**AIM**
Repeat exactly the lines from the start through the line with "glaze_t = 0.4; // [0.3:0.05:0.6]", both ends included.
===== DATA EXCERPT
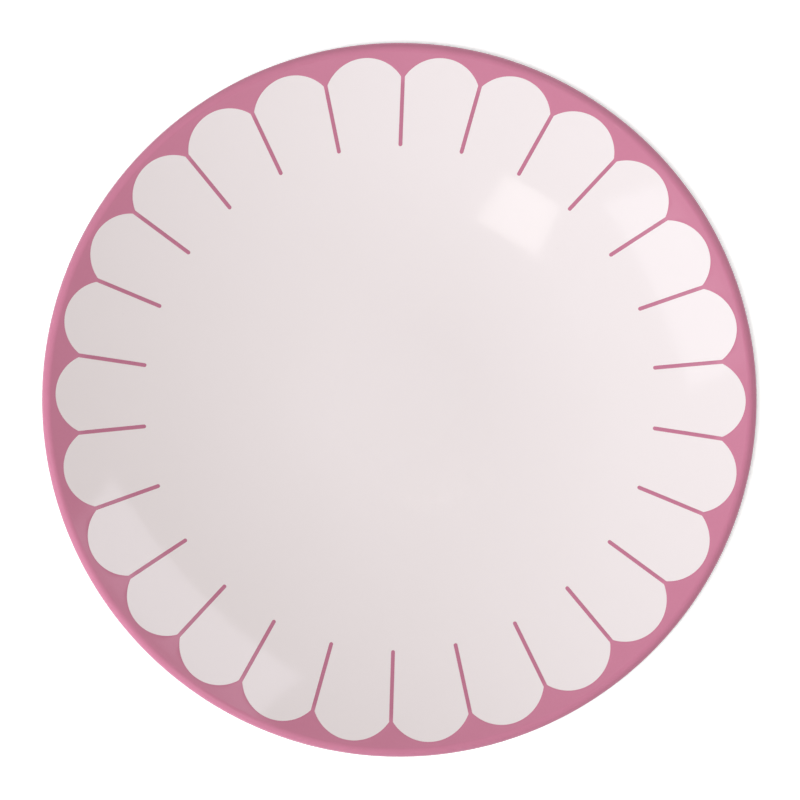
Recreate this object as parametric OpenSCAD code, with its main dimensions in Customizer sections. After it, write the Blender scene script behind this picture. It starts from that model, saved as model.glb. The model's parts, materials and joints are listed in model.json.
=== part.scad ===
// Coupe dessert plate of glazed porcelain, with a border of petals printed round its lip.
// The origin is on the table, at the middle of the foot ring, with +Z up.

/* [Plate] */
// Diameter over the coloured lip
plate_d = 210; // [185:1:235]
// Height from the table to the top of the lip
plate_h = 27; // [24:0.5:34]
// Radius of the level middle of the dish
level_r = 22; // [14:1:34]

/* [Wall] */
// Thickness of the floor in the middle, with its glaze
floor_t = 4.4; // [3.8:0.1:5.6]
// Thickness of the lip, with its glaze
lip_t = 3.4; // [2.8:0.1:4]
// Thickness of the fired glaze
glaze_t = 0.4; // [0.3:0.05:0.6]

/* [Foot] */
// Outer diameter of the foot ring where it stands on the table
foot_d = 118; // [104:1:134]
// Width of the foot ring where it stands on the table
foot_w = 3.6; // [3:0.1:5]
// Angle that each side of the foot ring leans, in degrees
foot_draft = 8; // [2:1:14]
// Bevel along both edges of the bare ground face
foot_bevel = 0.5; // [0.3:0.1:0.8]
// Radius of the cove between the foot ring and the underside
cove_r = 2.6; // [1.6:0.1:3.4]
// Height of the floor's underside over the table, in the middle
recess_h = 2.4; // [1.8:0.1:3.4]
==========
**ANSWER TO THIS EXERCISE**
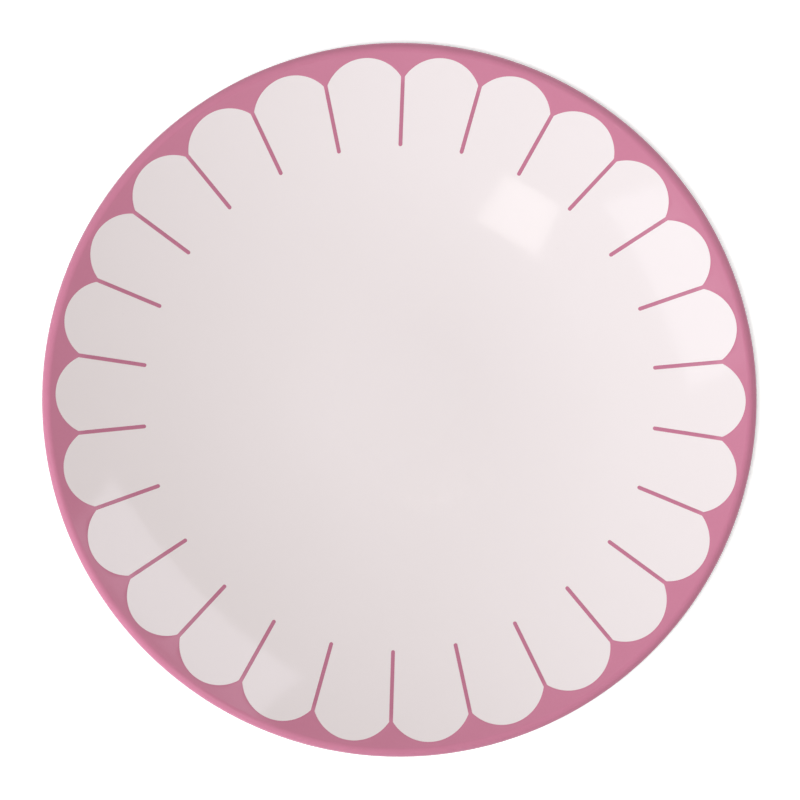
Recreate this object as parametric OpenSCAD code, with its main dimensions in Customizer sections. After it, write the Blender scene script behind this picture. It starts from that model, saved as model.glb. The model's parts, materials and joints are listed in model.json.
=== part.scad ===
// Coupe dessert plate of glazed porcelain, with a border of petals printed round its lip.
// The origin is on the table, at the middle of the foot ring, with +Z up.

/* [Plate] */
// Diameter over the coloured lip
plate_d = 210; // [185:1:235]
// Height from the table to the top of the lip
plate_h = 27; // [24:0.5:34]
// Radius of the level middle of the dish
level_r = 22; // [14:1:34]

/* [Wall] */
// Thickness of the floor in the middle, with its glaze
floor_t = 4.4; // [3.8:0.1:5.6]
// Thickness of the lip, with its glaze
lip_t = 3.4; // [2.8:0.1:4]
// Thickness of the fired glaze
glaze_t = 0.4; // [0.3:0.05:0.6]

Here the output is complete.